═══ Data provided ═══
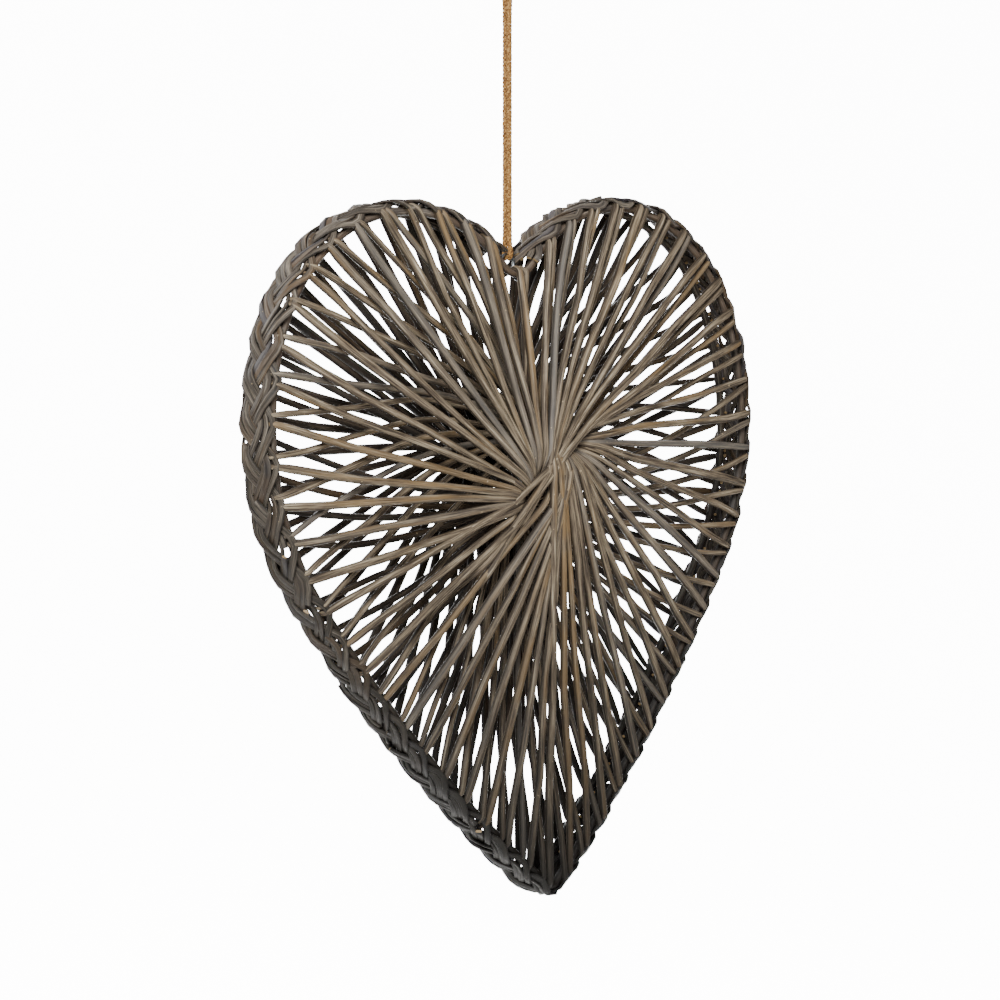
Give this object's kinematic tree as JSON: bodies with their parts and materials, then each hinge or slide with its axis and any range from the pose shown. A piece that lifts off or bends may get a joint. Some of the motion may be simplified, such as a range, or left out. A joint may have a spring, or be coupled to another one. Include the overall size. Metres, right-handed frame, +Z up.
{
  "type": "hanging wicker heart",
  "caption": "Heart-shaped hanging ornament of willow rods whirled on a double hoop, with a plaited edge, an eye ring and a jute cord loop.",
  "frame": {"origin": "inner top of the cord loop, where it hangs on its hook", "axes": "+Z up, +X to the right of someone who looks at the front, +Y from the front to the back"},
  "size_m": [0.5149, 0.077, 0.7045],
  "materials": {
    "willow": "grey-washed willow, faint satin",
    "dark_willow": "weathered dark willow",
    "steel_wire": "dull galvanised wire",
    "jute": "twisted jute string"
  },
  "bodies": {
    "root": {"front_hoop": "dark_willow", "front_web": "willow", "back_hoop": "dark_willow", "back_web": "willow", "plait_strand_1": "dark_willow", "plait_strand_2": "dark_willow", "plait_strand_3": "dark_willow", "ring_crossbar": "steel_wire", "hanging_ring": "steel_wire", "hanging_cord": "jute"}
  },
  "joints": []
}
═══
**Request:** Give back each line above precisely as it stands.

**Exercise output:**
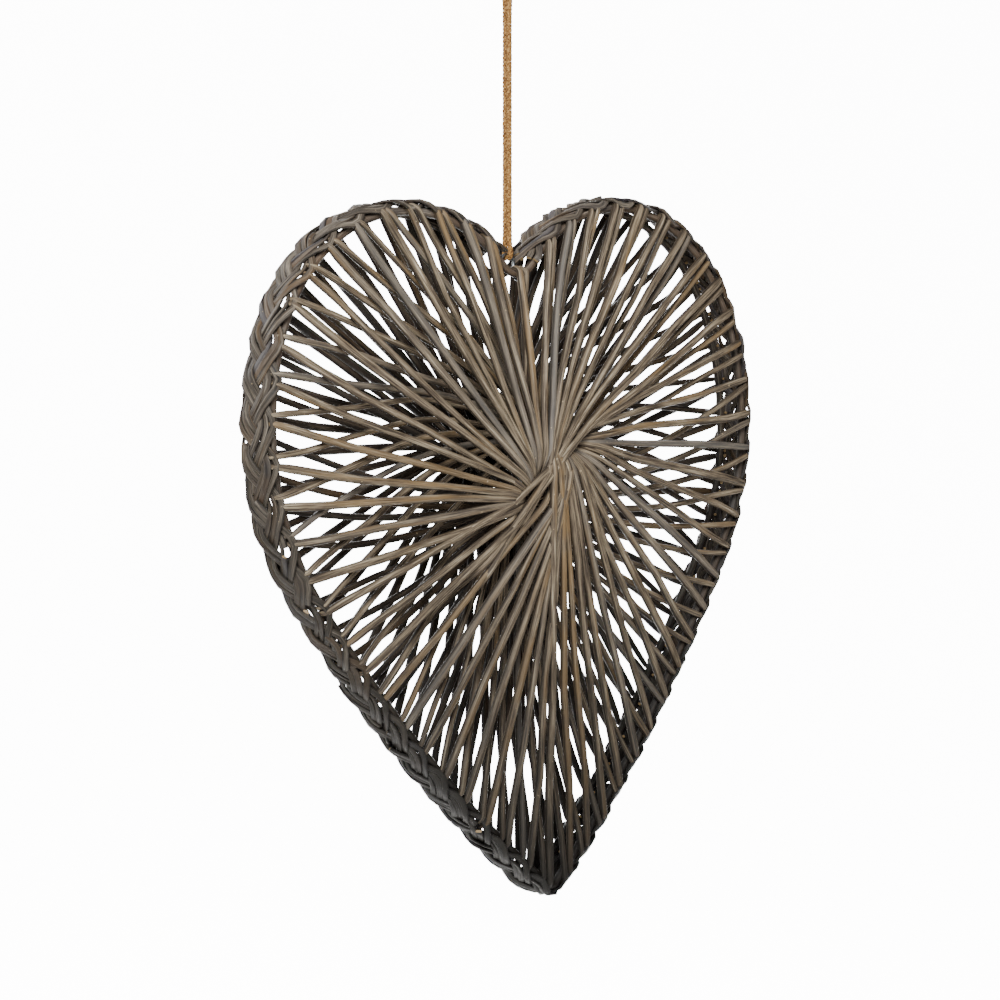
Give this object's kinematic tree as JSON: bodies with their parts and materials, then each hinge or slide with its axis and any range from the pose shown. A piece that lifts off or bends may get a joint. Some of the motion may be simplified, such as a range, or left out. A joint may have a spring, or be coupled to another one. Include the overall size. Metres, right-handed frame, +Z up.
{
  "type": "hanging wicker heart",
  "caption": "Heart-shaped hanging ornament of willow rods whirled on a double hoop, with a plaited edge, an eye ring and a jute cord loop.",
  "frame": {"origin": "inner top of the cord loop, where it hangs on its hook", "axes": "+Z up, +X to the right of someone who looks at the front, +Y from the front to the back"},
  "size_m": [0.5149, 0.077, 0.7045],
  "materials": {
    "willow": "grey-washed willow, faint satin",
    "dark_willow": "weathered dark willow",
    "steel_wire": "dull galvanised wire",
    "jute": "twisted jute string"
  },
  "bodies": {
    "root": {"front_hoop": "dark_willow", "front_web": "willow", "back_hoop": "dark_willow", "back_web": "willow", "plait_strand_1": "dark_willow", "plait_strand_2": "dark_willow", "plait_strand_3": "dark_willow", "ring_crossbar": "steel_wire", "hanging_ring": "steel_wire", "hanging_cord": "jute"}
  },
  "joints": []
}